Отсюда главным образом и возникло мнение, будто мудрость и ученость Нумы идет от его знакомства с Пифагором. Ведь и в философии Пифагора и в государственном устройстве Нумы важное место занимало тесное общение с божеством. Говорят, что и наружный блеск, которым облекся Нума, заимствован у Пифагора. Пифагор, насколько известно, приручил орла, – и птица, откликаясь на его зов, останавливалась в полете и спускалась на землю, – а на Олимпийских играх, проходя через толпу, показал собравшимся свое золотое бедро. Рассказывают и о других его чудесах и хитрых выдумках. По этому поводу Тимон Флиунтский написал:
Нума же вывел на сцену любовь некоей богини или горной нимфы, которая, как мы уже рассказывали, якобы находилась с ним в тайной связи, а также беседы с Музами. Именно Музам приписывал он большую часть своих прорицаний, а одну из них, которую он называл Такитой[11], что значит «молчаливая» или «немая», велел римлянам чтить особо; последнее, по-видимому, доказывает, что он знал и уважал обычай пифагорейского безмолвия.
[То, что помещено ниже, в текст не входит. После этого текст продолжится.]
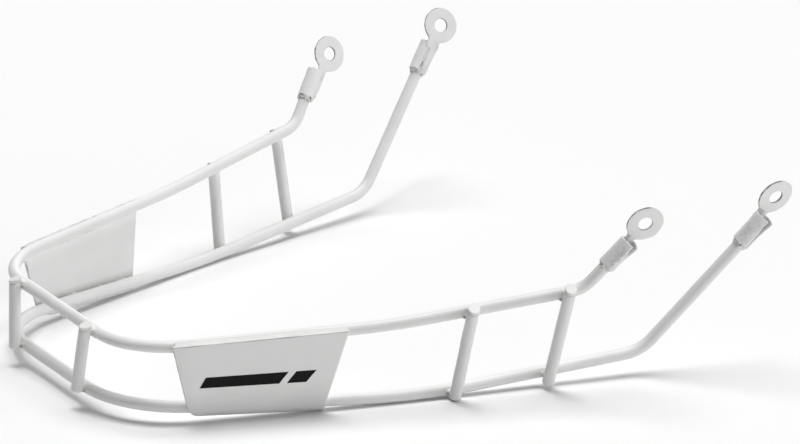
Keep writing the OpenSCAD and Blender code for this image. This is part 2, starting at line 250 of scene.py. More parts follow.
def ramp(x, a, b):
    t = np.clip((x - a) / (b - a), 0, 1)
    return t * t * (3 - 2 * t)


def hump(x, middle, width):
    return np.exp(-((x - middle) / width) ** 2)


def blurred(field):
    """A grid smoothed along each of its axes."""
    for axis in range(3):
        f = np.moveaxis(field, axis, 0)
        g = f.copy()
        g[1:-1] = 0.25 * f[:-2] + 0.5 * f[1:-1] + 0.25 * f[2:]
        field = np.moveaxis(g, 0, axis)
    return np.ascontiguousarray(field)


def sampled(field, q):
    """Trilinear samples of a grid at grid coordinates q."""
    q = np.clip(q, 0, np.array(field.shape) - 1.001)
    i = q.astype(int)
    t = q - i
    out = np.zeros(len(q))
    for corner in np.ndindex(2, 2, 2):
        out += np.where(corner, t, 1 - t).prod(1) * field[tuple((i + corner).T)]
    return out


EVEN_ROUNDS = 2
PULL_ROUNDS = 2


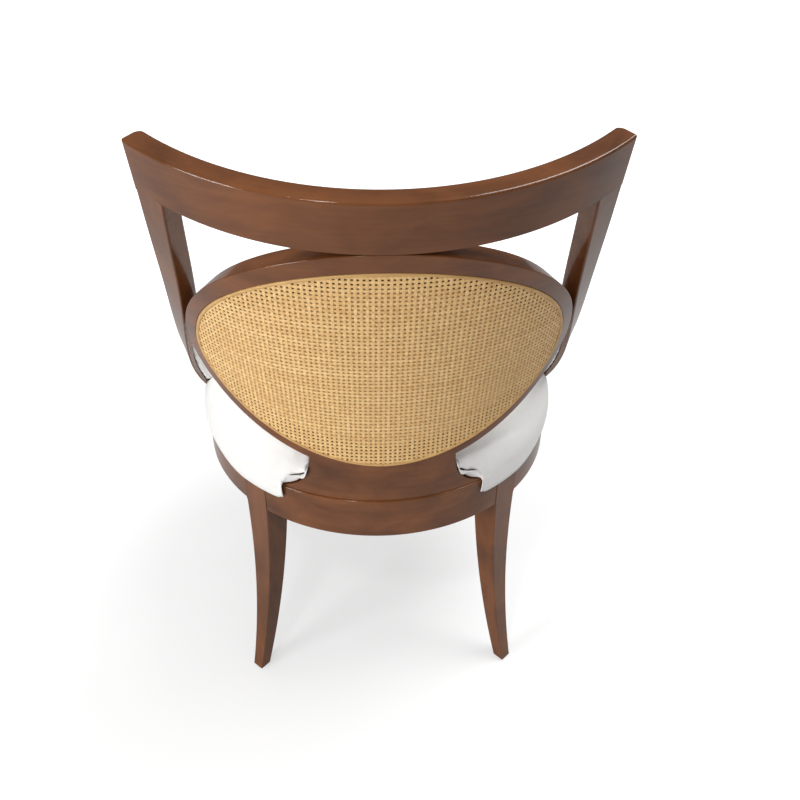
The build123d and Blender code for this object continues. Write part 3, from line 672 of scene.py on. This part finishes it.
def closed(piece):
    """Welds the points that lie on each other and turns every face outward."""
    only(piece)
    bpy.ops.object.mode_set(mode="EDIT")
    bpy.ops.mesh.select_all(action="SELECT")
    bpy.ops.mesh.remove_doubles(threshold=0.00002)
    bpy.ops.mesh.dissolve_degenerate(threshold=0.00001)
    bpy.ops.mesh.normals_make_consistent(inside=False)
    bpy.ops.object.mode_set(mode="OBJECT")


def shaped_block(cuts, to_place):
    """A finely divided block whose points, from -1 to 1 each way, are moved to their places."""
    bpy.ops.mesh.primitive_cube_add(size=2)
    block = added()
    bpy.ops.object.mode_set(mode="EDIT")
    bpy.ops.mesh.subdivide(number_cuts=cuts)
    bpy.ops.object.mode_set(mode="OBJECT")
    for vertex in block.data.vertices:
        vertex.co = to_place(*vertex.co)
    closed(block)
    return block


def cut_by(piece, cutters):
    """Cuts these forms out of a piece."""
    for cutter in cutters:
        apply_modifier(piece, "BOOLEAN", operation="DIFFERENCE", solver="EXACT", object=cutter)
        bpy.data.objects.remove(cutter)


PRESSURE = 4.0
CLOTH_STEPS = 20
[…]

Распоряжения Нумы касательно статуй богов – родные братья Пифагоровых догм: философ полагал начало всего сущего неощутимым и не воспринимаемым чувствами, не подверженным никаким впечатлениям, а также и невидимым, несотворенным и умопостигаемым, царь запретил римлянам чтить бога в образе человека или животного, и в древности у них не было написанных, ни изваянных подобий божества. На протяжении первых ста семидесяти лет[12], строя храмы и воздвигая священные здания, они не создавали вещественных изображений, считая нечестивым приравнивать высшее низшему и невозможным постичь бога иначе, нежели помышлением. Порядок жертвоприношений полностью следует пифагорейским обрядам: жертвы были бескровны и большей частью состояли из муки, вина и вообще из веществ самых дешевых. Помимо указанного нами выше, те, кто сближает Нуму с Пифагором, пользуются еще иными – привлеченными извне – свидетельствами. Одно из них – то, что римляне даровали Пифагору права гражданства, как сообщает в книге, посвященной Антенору, комик Эпихарм, старинный писатель и приверженец Пифагорова учения. Другое – то, что одного из своих четырех сыновей Нума назвал Мамерком в честь Пифагора. (Говорят, что от последнего получил свое имя патрицианский род Эмилиев: за изящество и прелесть речей царь якобы дал Мамерку ласковое прозвище «Эмилия»[13].) Мы сами неоднократно слышали в Риме, что однажды оракул повелел римлянам воздвигнуть у себя в городе статуи самому мудрому и самому храброму из греков, и тогда-де они поставили на форуме два бронзовых изображения: одно – Алкивиада, другое – Пифагора. Впрочем все это таит в себе множество противоречий, и ввязываться в спор, выступая с обстоятельными опровержениями или же, напротив, высказывая безоговорочное доверие, было бы чистым ребячеством.